▸ Exercise brief:
Repeat exactly the lines running from the line that contains "const tote = new THREE.Group();" to the line that contains "for node in"; include both ends and add nothing.

▸ Information shown:
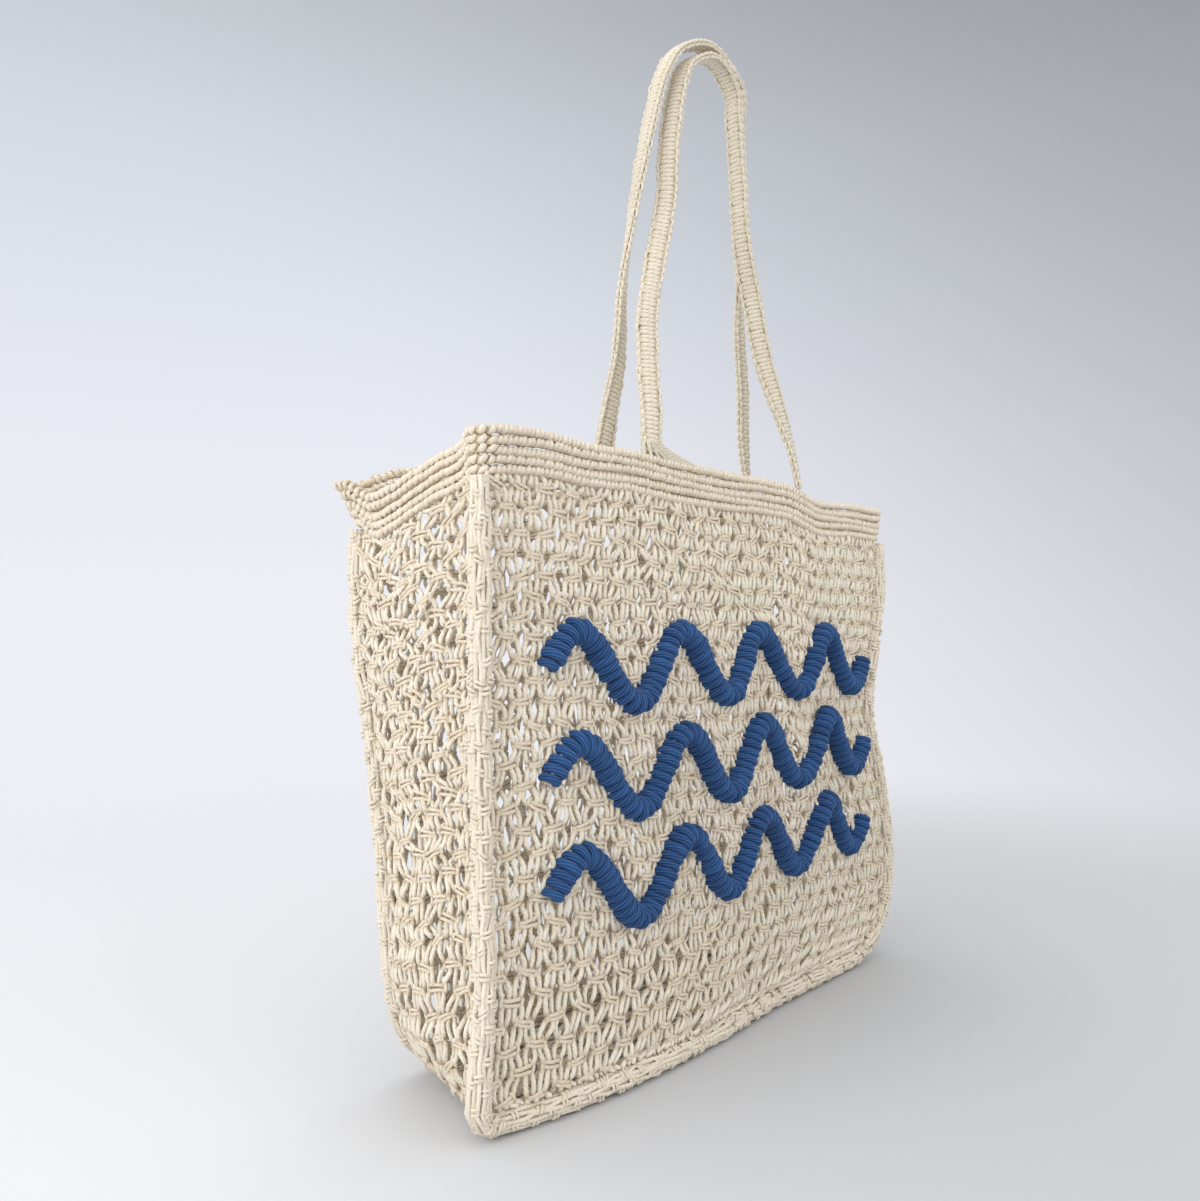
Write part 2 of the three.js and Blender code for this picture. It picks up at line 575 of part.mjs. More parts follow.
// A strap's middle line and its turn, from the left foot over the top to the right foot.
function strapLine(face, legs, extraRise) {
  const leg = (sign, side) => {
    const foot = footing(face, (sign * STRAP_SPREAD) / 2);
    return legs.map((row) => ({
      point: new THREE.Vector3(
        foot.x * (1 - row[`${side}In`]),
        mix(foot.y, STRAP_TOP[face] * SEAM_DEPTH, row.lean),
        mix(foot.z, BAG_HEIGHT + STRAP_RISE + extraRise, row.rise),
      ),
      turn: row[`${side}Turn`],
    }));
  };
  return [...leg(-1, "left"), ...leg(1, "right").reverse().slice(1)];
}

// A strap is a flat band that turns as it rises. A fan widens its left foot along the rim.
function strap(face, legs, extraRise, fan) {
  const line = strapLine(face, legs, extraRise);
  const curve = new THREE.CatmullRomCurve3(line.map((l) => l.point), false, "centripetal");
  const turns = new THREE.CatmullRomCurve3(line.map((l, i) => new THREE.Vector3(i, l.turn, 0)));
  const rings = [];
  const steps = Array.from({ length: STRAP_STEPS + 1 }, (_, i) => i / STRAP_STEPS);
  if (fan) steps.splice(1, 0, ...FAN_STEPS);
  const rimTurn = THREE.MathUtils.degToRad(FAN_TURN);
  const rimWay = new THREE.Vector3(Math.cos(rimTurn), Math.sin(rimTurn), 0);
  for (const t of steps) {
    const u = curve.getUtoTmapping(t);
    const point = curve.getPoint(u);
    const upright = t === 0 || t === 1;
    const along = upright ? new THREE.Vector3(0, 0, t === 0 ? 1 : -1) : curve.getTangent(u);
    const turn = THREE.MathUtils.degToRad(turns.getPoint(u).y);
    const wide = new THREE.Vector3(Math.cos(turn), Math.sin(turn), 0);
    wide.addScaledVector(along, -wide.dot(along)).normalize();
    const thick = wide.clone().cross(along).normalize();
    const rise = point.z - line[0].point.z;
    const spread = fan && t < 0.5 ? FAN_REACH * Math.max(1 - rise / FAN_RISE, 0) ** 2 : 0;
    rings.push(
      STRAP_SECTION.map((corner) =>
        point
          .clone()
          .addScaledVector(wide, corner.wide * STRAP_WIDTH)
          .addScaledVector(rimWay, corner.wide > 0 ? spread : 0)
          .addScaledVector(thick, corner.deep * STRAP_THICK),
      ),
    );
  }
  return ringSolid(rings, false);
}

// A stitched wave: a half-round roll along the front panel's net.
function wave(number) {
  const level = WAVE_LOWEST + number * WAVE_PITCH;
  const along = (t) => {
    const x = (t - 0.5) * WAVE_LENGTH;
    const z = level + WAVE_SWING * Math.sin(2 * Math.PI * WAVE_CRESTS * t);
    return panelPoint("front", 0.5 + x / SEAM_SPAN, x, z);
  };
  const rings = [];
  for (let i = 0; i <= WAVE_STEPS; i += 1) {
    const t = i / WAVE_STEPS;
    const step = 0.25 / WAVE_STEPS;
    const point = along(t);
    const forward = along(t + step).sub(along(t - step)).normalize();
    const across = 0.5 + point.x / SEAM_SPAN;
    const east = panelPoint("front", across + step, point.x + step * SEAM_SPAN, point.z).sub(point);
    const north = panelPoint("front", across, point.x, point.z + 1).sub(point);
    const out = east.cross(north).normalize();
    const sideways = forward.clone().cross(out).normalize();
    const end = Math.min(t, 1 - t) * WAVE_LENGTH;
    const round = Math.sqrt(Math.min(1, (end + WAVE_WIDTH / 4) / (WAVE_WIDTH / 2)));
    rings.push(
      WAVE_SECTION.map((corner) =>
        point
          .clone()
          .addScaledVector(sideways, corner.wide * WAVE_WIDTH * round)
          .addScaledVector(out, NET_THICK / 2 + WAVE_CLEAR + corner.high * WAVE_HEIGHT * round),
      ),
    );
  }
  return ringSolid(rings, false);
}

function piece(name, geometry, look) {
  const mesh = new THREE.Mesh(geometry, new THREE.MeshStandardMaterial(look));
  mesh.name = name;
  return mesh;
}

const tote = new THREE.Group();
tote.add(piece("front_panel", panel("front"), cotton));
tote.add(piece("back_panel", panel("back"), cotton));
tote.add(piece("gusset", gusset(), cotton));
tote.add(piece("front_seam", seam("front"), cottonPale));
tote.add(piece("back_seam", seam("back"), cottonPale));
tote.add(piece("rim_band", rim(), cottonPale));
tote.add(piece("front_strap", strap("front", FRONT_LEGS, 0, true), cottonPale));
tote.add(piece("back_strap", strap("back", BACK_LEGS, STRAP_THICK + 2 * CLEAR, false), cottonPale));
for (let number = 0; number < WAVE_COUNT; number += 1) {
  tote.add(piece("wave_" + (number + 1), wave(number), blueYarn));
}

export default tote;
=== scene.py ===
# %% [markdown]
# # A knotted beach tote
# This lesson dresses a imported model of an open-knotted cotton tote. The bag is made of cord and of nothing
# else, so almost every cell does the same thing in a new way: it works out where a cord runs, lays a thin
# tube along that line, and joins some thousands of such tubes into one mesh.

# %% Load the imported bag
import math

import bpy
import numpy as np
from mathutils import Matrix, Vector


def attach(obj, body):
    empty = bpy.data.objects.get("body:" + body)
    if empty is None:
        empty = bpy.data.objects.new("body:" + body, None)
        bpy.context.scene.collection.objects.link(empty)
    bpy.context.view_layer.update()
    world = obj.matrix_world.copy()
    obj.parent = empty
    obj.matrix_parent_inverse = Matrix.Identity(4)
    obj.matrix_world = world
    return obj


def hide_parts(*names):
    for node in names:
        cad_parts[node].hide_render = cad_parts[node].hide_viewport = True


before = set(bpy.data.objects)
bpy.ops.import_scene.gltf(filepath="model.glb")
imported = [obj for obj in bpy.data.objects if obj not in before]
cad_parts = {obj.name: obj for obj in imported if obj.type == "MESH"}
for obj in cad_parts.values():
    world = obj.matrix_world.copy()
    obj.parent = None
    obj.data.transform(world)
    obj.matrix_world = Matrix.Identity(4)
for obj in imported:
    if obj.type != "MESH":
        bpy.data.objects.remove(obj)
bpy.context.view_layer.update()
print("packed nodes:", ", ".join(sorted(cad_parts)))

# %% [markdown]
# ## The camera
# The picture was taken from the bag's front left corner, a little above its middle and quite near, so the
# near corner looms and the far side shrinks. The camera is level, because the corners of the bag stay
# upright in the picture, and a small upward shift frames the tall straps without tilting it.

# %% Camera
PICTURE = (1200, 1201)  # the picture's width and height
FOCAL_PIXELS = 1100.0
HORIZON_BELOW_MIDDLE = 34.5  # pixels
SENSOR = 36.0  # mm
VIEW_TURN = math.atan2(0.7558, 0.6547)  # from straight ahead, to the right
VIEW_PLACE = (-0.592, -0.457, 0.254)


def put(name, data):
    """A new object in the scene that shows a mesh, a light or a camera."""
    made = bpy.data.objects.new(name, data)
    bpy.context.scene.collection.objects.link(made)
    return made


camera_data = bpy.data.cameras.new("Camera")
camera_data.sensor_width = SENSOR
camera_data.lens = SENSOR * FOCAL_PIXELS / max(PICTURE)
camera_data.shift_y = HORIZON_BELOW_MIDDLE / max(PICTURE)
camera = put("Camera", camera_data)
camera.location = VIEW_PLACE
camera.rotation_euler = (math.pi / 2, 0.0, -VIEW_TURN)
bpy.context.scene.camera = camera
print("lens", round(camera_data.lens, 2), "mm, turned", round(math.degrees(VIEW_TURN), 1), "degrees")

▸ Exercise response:
const tote = new THREE.Group();
tote.add(piece("front_panel", panel("front"), cotton));
tote.add(piece("back_panel", panel("back"), cotton));
tote.add(piece("gusset", gusset(), cotton));
tote.add(piece("front_seam", seam("front"), cottonPale));
tote.add(piece("back_seam", seam("back"), cottonPale));
tote.add(piece("rim_band", rim(), cottonPale));
tote.add(piece("front_strap", strap("front", FRONT_LEGS, 0, true), cottonPale));
tote.add(piece("back_strap", strap("back", BACK_LEGS, STRAP_THICK + 2 * CLEAR, false), cottonPale));
for (let number = 0; number < WAVE_COUNT; number += 1) {
  tote.add(piece("wave_" + (number + 1), wave(number), blueYarn));
}

export default tote;
=== scene.py ===
# %% [markdown]
# # A knotted beach tote
# This lesson dresses a imported model of an open-knotted cotton tote. The bag is made of cord and of nothing
# else, so almost every cell does the same thing in a new way: it works out where a cord runs, lays a thin
# tube along that line, and joins some thousands of such tubes into one mesh.

# %% Load the imported bag
import math

import bpy
import numpy as np
from mathutils import Matrix, Vector


def attach(obj, body):
    empty = bpy.data.objects.get("body:" + body)
    if empty is None:
        empty = bpy.data.objects.new("body:" + body, None)
        bpy.context.scene.collection.objects.link(empty)
    bpy.context.view_layer.update()
    world = obj.matrix_world.copy()
    obj.parent = empty
    obj.matrix_parent_inverse = Matrix.Identity(4)
    obj.matrix_world = world
    return obj


def hide_parts(*names):
    for node in names:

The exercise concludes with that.